Benny : Nous avons beaucoup aidé Hanne à aménager sa maison. Nous avons demandé, non sans malice, quand elle comptait nous inviter nous et ses grands-parents. La première fois que vos enfants vous invitent à dîner est un événement marquant.

Chris : Les conversations avec les enfants changent. On discute davantage sur pied d’égalité, même si on reste des parents. Je dois me réfréner pour ne pas donner trop de conseils, ce qui pourrait être perçu comme une volonté d’imposer mon point de vue.

Benny : Je ferais n’importe quoi pour les aider.

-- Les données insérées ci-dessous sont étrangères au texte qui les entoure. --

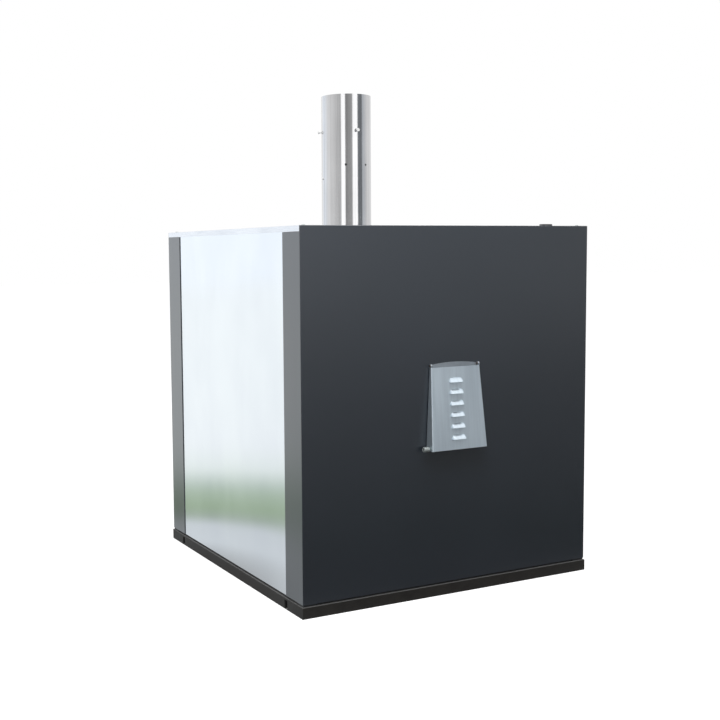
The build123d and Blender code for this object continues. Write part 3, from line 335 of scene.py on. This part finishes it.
# %% [markdown]
# ## Effects that several finishes share
#
# A finish is more than a colour. Rolled sheet has fine lines along the rolling
# direction, paint has a skin like orange peel, and brick is mottled. Each of
# these is built once as a node group with named sockets, and each material
# places it with its own numbers. The groups read Object coordinates, which are
# metres in the heater's own frame, so a pattern keeps its real scale.
#
# Both groups end in the same way. A share between 0 and 1 picks a colour
# between the dark one and the light one, and moves the roughness with it.

# %% Makers of node groups
def new_group(name, takes, gives):
    """An empty shader group with (type, name, value) inputs and (type, name) outputs."""
    group = bpy.data.node_groups.new(name, "ShaderNodeTree")
    for kind, label, value in takes:
        socket = group.interface.new_socket(label, in_out="INPUT", socket_type=kind)
        socket.default_value = value
    for kind, label in gives:
        group.interface.new_socket(label, in_out="OUTPUT", socket_type=kind)
    group.nodes.new("NodeGroupInput").name = "takes"
    group.nodes.new("NodeGroupOutput").name = "gives"
    return group


def noise(tree, place, scale, detail):
    """A noise pattern read at a place."""
    node = add_node(tree, "TexNoise")
    inputs = [node.inputs[name] for name in ("Vector", "Scale", "Detail")]
    feed_all(tree, (place, scale, detail), inputs)
    return node.outputs["Fac"]


def weighed(tree, first, first_part, second, second_part):
    """The sum of two patterns, each times its part."""
    first_share = maths(tree, "MULTIPLY", first, first_part)
    return maths(tree, "ADD", first_share, maths(tree, "MULTIPLY", second, second_part))


def end_group(group, share, start, full, height):
    """Ends a group. A share, stretched between two limits, sets its colour and roughness."""
    takes, gives = group.nodes["takes"].outputs, group.nodes["gives"].inputs
    share = mapped(group, share, start, full)
    swing = maths(group, "SUBTRACT", share, 0.5)
    swing = maths(group, "MULTIPLY", swing, takes["Roughness Spread"])
    feed(group, mixed(group, share, takes["Dark Colour"], takes["Light Colour"]), gives["Colour"])
    feed(group, maths(group, "ADD", swing, takes["Roughness"], clamp=True), gives["Roughness"])
    feed(group, height, gives["Height"])


FINISH_GIVES = (
    ("NodeSocketColor", "Colour"),
    ("NodeSocketFloat", "Roughness"),
    ("NodeSocketFloat", "Height"),
)
print("group helpers ready")

# %% [markdown]
# Sheet metal gets fine lines that run one way. Noise on coordinates that are
# squeezed across the lines and stretched along them does this. The Stretch
# input says how much each axis is squeezed, so one group serves a pipe or a
# panel, whose lines run up it, and the lid, whose lines run from front to rear.
# Faint clouds keep the lines from looking drawn with a ruler.

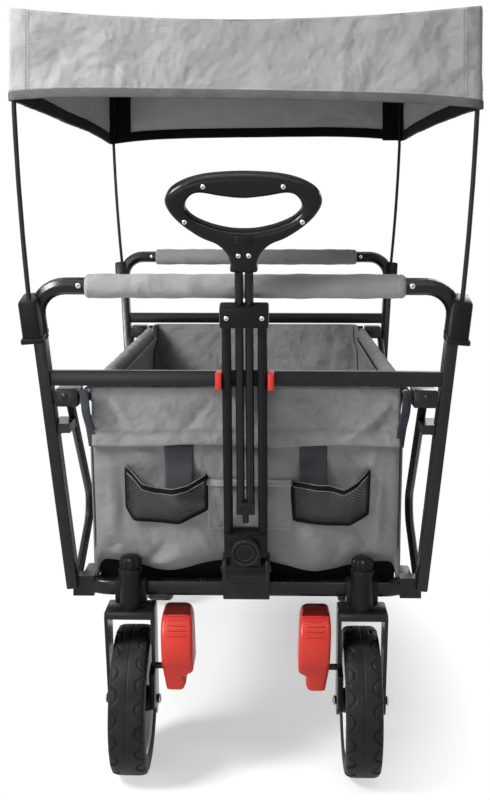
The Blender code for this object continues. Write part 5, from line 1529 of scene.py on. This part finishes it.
def puffed(piece, voxel, pressure, cap):
    """Swells a closed shape with cloth pressure, each point moved by no more than cap."""
    modifier(piece, "REMESH", mode="VOXEL", voxel_size=voxel)
    settle(piece)
    rest = np.array([v.co for v in piece.data.vertices], float)
    scene = bpy.context.scene
    soft = piece.modifiers.new("Cloth", "CLOTH")
    soft.settings.use_pressure = True
    soft.settings.uniform_pressure_force = pressure
    soft.settings.effector_weights.gravity = 0
    soft.settings.quality = 4
    soft.point_cache.frame_start = 1
    soft.point_cache.frame_end = CLOTH_FRAMES
    for number in range(1, CLOTH_FRAMES + 1):
        scene.frame_set(number)
    settle(piece)
    scene.frame_set(1)
    move = np.array([v.co for v in piece.data.vertices], float) - rest
    length = np.linalg.norm(move, axis=1)
    move *= np.minimum(1, cap / np.maximum(length, 1e-9))[:, None]
    piece.data.vertices.foreach_set("co", (rest + move).ravel())
    modifier(piece, "SUBSURF", levels=1, render_levels=1)
    settle(piece)
    piece.data.shade_smooth()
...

Chris me dit :  » C’est moi qui compte maintenant « . Nous devons redéfinir nos rôles. Nous ne sommes plus uniquement des parents ou en tout cas, ce rôle prend un tout autre sens. Nous avons plus de temps à consacrer l’un à l’autre et devons relever d’autres défis. Il faut réfléchir ensemble à l’avenir : allons-nous rester dans notre maison ou investir dans un service-flat ... Depuis que les enfants ont quitté la maison et que nous ne devons plus payer de kots, je ne travaille plus qu’à 80 %. Sans parler des autres décisions moins importantes : où partir en vacances, quels spectacles choisir dans notre abonnement culturel, ...?

Chris : Il est important de réactiver les choix communs faits dans le passé. Pour en profiter au maximum. Et profiter de notre maison. Tout est propre et en ordre, un vrai plaisir. Nous venons d’ailleurs de faire des transformations pour rendre la maison plus cosy, mieux adaptée à notre vie à deux.